* What the exercise asks *
Give back the whole listing exactly as shown.

* Entries supplied *
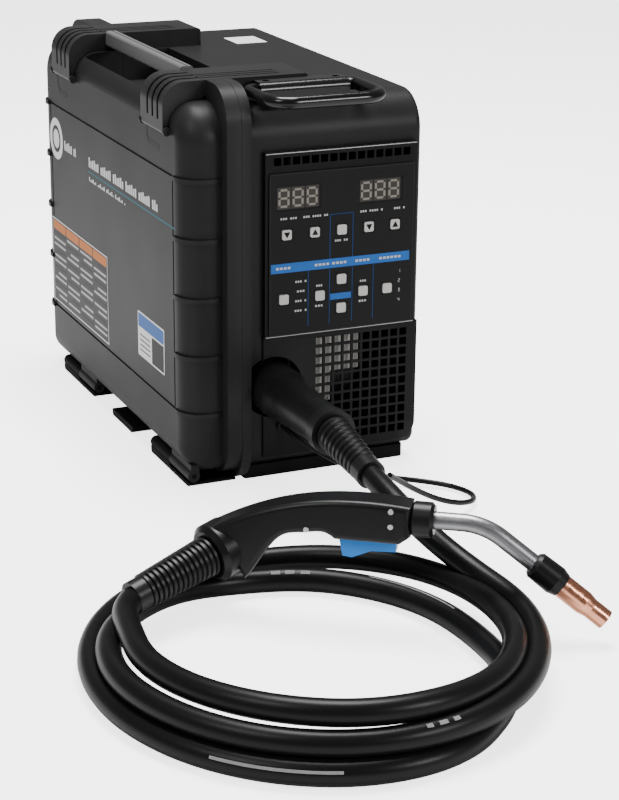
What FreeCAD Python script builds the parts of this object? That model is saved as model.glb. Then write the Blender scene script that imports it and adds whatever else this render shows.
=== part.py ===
"""Portable suitcase wire feeder with its welding gun, as a parametric FreeCAD document.

Frame: +Z up, the front of the case looks along -Y, the door is on the -X side.
The origin is the middle of the case's base face, on the surface it stands on.  Millimetres.
"""
import FreeCAD, Part
import math
import os
from FreeCAD import Placement, Rotation, Vector

doc = FreeCAD.newDocument("wire_feeder")
sheet = doc.addObject("Spreadsheet::Sheet", "dims")

# ---------------------------------------------------------------- driving dimensions
CELLS = {
    # case
    "case_width": 280, "body_length": 510, "flange_length": 540, "foot_height": 15,
    "shell_top": 425, "flange_top": 446, "wall": 4, "corner_radius": 42, "edge_radius": 28,
    "bottom_radius": 16, "main_edge_radius": 7, "hollow_radius": 12,
    "parting_offset": 80, "door_flange": 17, "main_flange": 11, "flange_corner": 40,
    "flange_inset": 9, "seal_gap": 0.4, "groove_high": 346, "groove_low": 83, "groove_width": 3,
    "groove_depth": 1.6, "rib_height": 5, "rib_proud": 2.5, "rib_reach": 34,
    # crosswise lugs, latches and the carry handle
    "lug_width": 70, "front_lug_y": -210, "rear_lug_y": 116, "lug_end": 24, "lug_left": 100,
    "swing_clearance": 3.5, "well_depth": 36, "well_margin": 5, "well_right": 22, "well_left": 128,
    "handle_thick": 18, "handle_width": 15, "latch_gap": 0.6, "latch_pin_radius": 1.6,
    "latch_out": 7, "latch_low": 394, "ear_thick": 4,
    # hinge at the foot of the door
    "hinge_inset": 10.5, "hinge_z": 12, "knuckle_radius": 7, "hinge_pin_radius": 3,
    "running_gap": 0.05, "knuckle_length": 62, "knuckle_gap": 0.6, "front_hinge_y": -187,
    "middle_foot_y": -60, "rear_hinge_y": 145, "arm_height": 8, "pad_height": 4.4,
    # bail handle
    "bail_radius": 7, "bail_half_width": 59, "bail_reach": 82, "bail_y": -226, "bail_z": 435,
    "bail_corner": 24, "bail_centre": 6, "bracket_depth": 31, "bracket_height": 19,
    # front panels
    "panel_y": -262, "panel_left": -50, "panel_right": 131, "panel_low": 166, "panel_high": 373,
    "panel_depth": 7, "sheet": 1.5, "grille_low": 26, "grille_right": 138, "vent_hole": 8.6,
    "vent_pitch": 11, "grille_pitch": 11.45, "grille_x": 17.5, "grille_z": 40,
    "grille_columns": 10, "grille_rows": 11, "vent_holes": 15,
    "overlay_thick": 2, "overlay_left": -46, "overlay_right": 128, "overlay_low": 168,
    "overlay_high": 350, "button_size": 11, "button_travel": 1.2, "button_gap": 0.4,
    "display_width": 52, "display_height": 27, "display_z": 322.5, "display_x": 37.5,
    "display_spread": 49,
    # gun connection
    "gun_x": -38, "gun_z": 108, "gun_hole_radius": 35, "plug_radius": 29, "plug_length": 150,
    "pin_radius": 8, "pin_length": 35,
    # wire drive and spool support
    "bulkhead_x": -18, "bulkhead_thick": 3, "drive_y": -150, "roll_radius": 18, "roll_width": 12,
    "roll_spread": 25, "shaft_radius": 5, "motor_radius": 38, "motor_length": 105, "arm_thick": 10,
    "spool_y": 84, "spool_z": 225, "spindle_radius": 12, "hub_radius": 25, "hub_length": 92,
    # rear connections
    "rear_low": 60, "rear_high": 300, "rear_left": -36, "rear_right": 110, "gas_thread_radius": 7.94,
    "stud_radius": 17,
    # welding gun and its cable
    "cable_radius": 12, "lead_radius": 3, "coil_long": 232, "coil_short": 214, "coil_x": -189,
    "coil_y": -712, "coil_hole_long": 164, "coil_hole_short": 143, "coil_hole_x": -200,
    "coil_hole_y": -736, "coil_height": 48, "gun_angle": -35.3, "handle_half": 17, "nut_radius": 17,
    "neck_radius": 8.5, "collar_radius": 29,
}
for row, (alias, number) in enumerate(CELLS.items(), start=1):
    sheet.set("A%d" % row, alias)
    sheet.set("B%d" % row, str(number))
    sheet.setAlias("B%d" % row, alias)
doc.recompute()

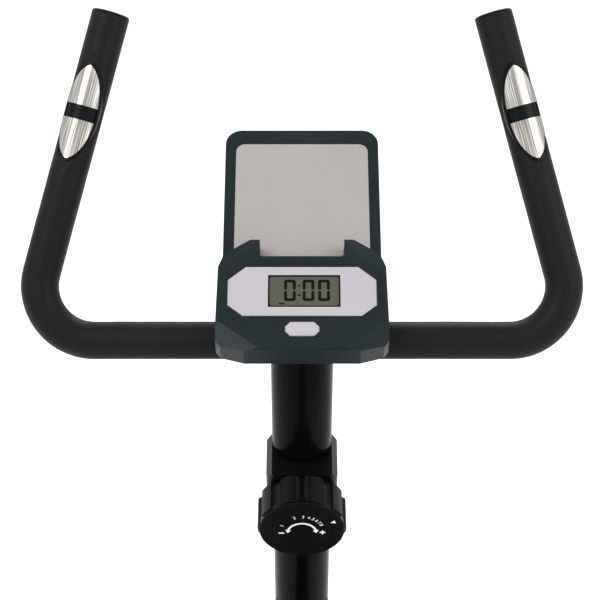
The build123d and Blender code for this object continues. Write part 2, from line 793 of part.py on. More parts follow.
def saddle_outline(scale):
    """The saddle seen from above: broad at the back, with a short nose."""
    across, along = scale * saddle_width / 2, scale * saddle_length
    Spline(
        *[(x * across, saddle_y + y * along) for x, y in (
            (0, -0.463), (0.52, -0.452), (0.9, -0.33), (1.0, -0.17), (0.76, 0.02), (0.44, 0.15),
            (0.29, 0.32), (0.22, 0.46), (0, 0.537),
        )],
        tangents=[(1, 0), (-1, 0)],
    )
    mirror(about=Plane.YZ)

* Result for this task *
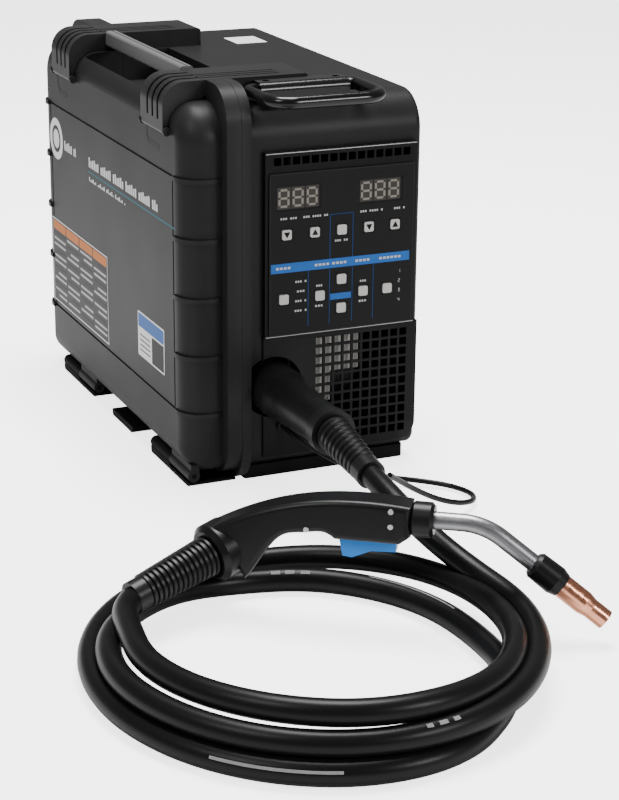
What FreeCAD Python script builds the parts of this object? That model is saved as model.glb. Then write the Blender scene script that imports it and adds whatever else this render shows.
=== part.py ===
"""Portable suitcase wire feeder with its welding gun, as a parametric FreeCAD document.

Frame: +Z up, the front of the case looks along -Y, the door is on the -X side.
The origin is the middle of the case's base face, on the surface it stands on.  Millimetres.
"""
import FreeCAD, Part
import math
import os
from FreeCAD import Placement, Rotation, Vector

doc = FreeCAD.newDocument("wire_feeder")
sheet = doc.addObject("Spreadsheet::Sheet", "dims")

# ---------------------------------------------------------------- driving dimensions
CELLS = {
    # case
    "case_width": 280, "body_length": 510, "flange_length": 540, "foot_height": 15,
    "shell_top": 425, "flange_top": 446, "wall": 4, "corner_radius": 42, "edge_radius": 28,
    "bottom_radius": 16, "main_edge_radius": 7, "hollow_radius": 12,
    "parting_offset": 80, "door_flange": 17, "main_flange": 11, "flange_corner": 40,
    "flange_inset": 9, "seal_gap": 0.4, "groove_high": 346, "groove_low": 83, "groove_width": 3,
    "groove_depth": 1.6, "rib_height": 5, "rib_proud": 2.5, "rib_reach": 34,
    # crosswise lugs, latches and the carry handle
    "lug_width": 70, "front_lug_y": -210, "rear_lug_y": 116, "lug_end": 24, "lug_left": 100,
    "swing_clearance": 3.5, "well_depth": 36, "well_margin": 5, "well_right": 22, "well_left": 128,
    "handle_thick": 18, "handle_width": 15, "latch_gap": 0.6, "latch_pin_radius": 1.6,
    "latch_out": 7, "latch_low": 394, "ear_thick": 4,
    # hinge at the foot of the door
    "hinge_inset": 10.5, "hinge_z": 12, "knuckle_radius": 7, "hinge_pin_radius": 3,
    "running_gap": 0.05, "knuckle_length": 62, "knuckle_gap": 0.6, "front_hinge_y": -187,
    "middle_foot_y": -60, "rear_hinge_y": 145, "arm_height": 8, "pad_height": 4.4,
    # bail handle
    "bail_radius": 7, "bail_half_width": 59, "bail_reach": 82, "bail_y": -226, "bail_z": 435,
    "bail_corner": 24, "bail_centre": 6, "bracket_depth": 31, "bracket_height": 19,
    # front panels
    "panel_y": -262, "panel_left": -50, "panel_right": 131, "panel_low": 166, "panel_high": 373,
    "panel_depth": 7, "sheet": 1.5, "grille_low": 26, "grille_right": 138, "vent_hole": 8.6,
    "vent_pitch": 11, "grille_pitch": 11.45, "grille_x": 17.5, "grille_z": 40,
    "grille_columns": 10, "grille_rows": 11, "vent_holes": 15,
    "overlay_thick": 2, "overlay_left": -46, "overlay_right": 128, "overlay_low": 168,
    "overlay_high": 350, "button_size": 11, "button_travel": 1.2, "button_gap": 0.4,
    "display_width": 52, "display_height": 27, "display_z": 322.5, "display_x": 37.5,
    "display_spread": 49,
    # gun connection
    "gun_x": -38, "gun_z": 108, "gun_hole_radius": 35, "plug_radius": 29, "plug_length": 150,
    "pin_radius": 8, "pin_length": 35,
    # wire drive and spool support
    "bulkhead_x": -18, "bulkhead_thick": 3, "drive_y": -150, "roll_radius": 18, "roll_width": 12,
    "roll_spread": 25, "shaft_radius": 5, "motor_radius": 38, "motor_length": 105, "arm_thick": 10,
    "spool_y": 84, "spool_z": 225, "spindle_radius": 12, "hub_radius": 25, "hub_length": 92,
    # rear connections
    "rear_low": 60, "rear_high": 300, "rear_left": -36, "rear_right": 110, "gas_thread_radius": 7.94,
    "stud_radius": 17,
    # welding gun and its cable
    "cable_radius": 12, "lead_radius": 3, "coil_long": 232, "coil_short": 214, "coil_x": -189,
    "coil_y": -712, "coil_hole_long": 164, "coil_hole_short": 143, "coil_hole_x": -200,
    "coil_hole_y": -736, "coil_height": 48, "gun_angle": -35.3, "handle_half": 17, "nut_radius": 17,
    "neck_radius": 8.5, "collar_radius": 29,
}
for row, (alias, number) in enumerate(CELLS.items(), start=1):
    sheet.set("A%d" % row, alias)
    sheet.set("B%d" % row, str(number))
    sheet.setAlias("B%d" % row, alias)
doc.recompute()

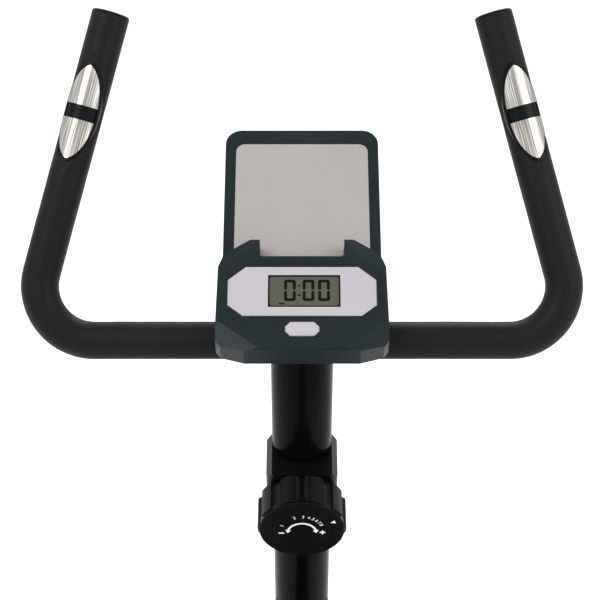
The build123d and Blender code for this object continues. Write part 2, from line 793 of part.py on. More parts follow.
def saddle_outline(scale):
    """The saddle seen from above: broad at the back, with a short nose."""
    across, along = scale * saddle_width / 2, scale * saddle_length
    Spline(
        *[(x * across, saddle_y + y * along) for x, y in (
            (0, -0.463), (0.52, -0.452), (0.9, -0.33), (1.0, -0.17), (0.76, 0.02), (0.44, 0.15),
            (0.29, 0.32), (0.22, 0.46), (0, 0.537),
        )],
        tangents=[(1, 0), (-1, 0)],
    )
    mirror(about=Plane.YZ)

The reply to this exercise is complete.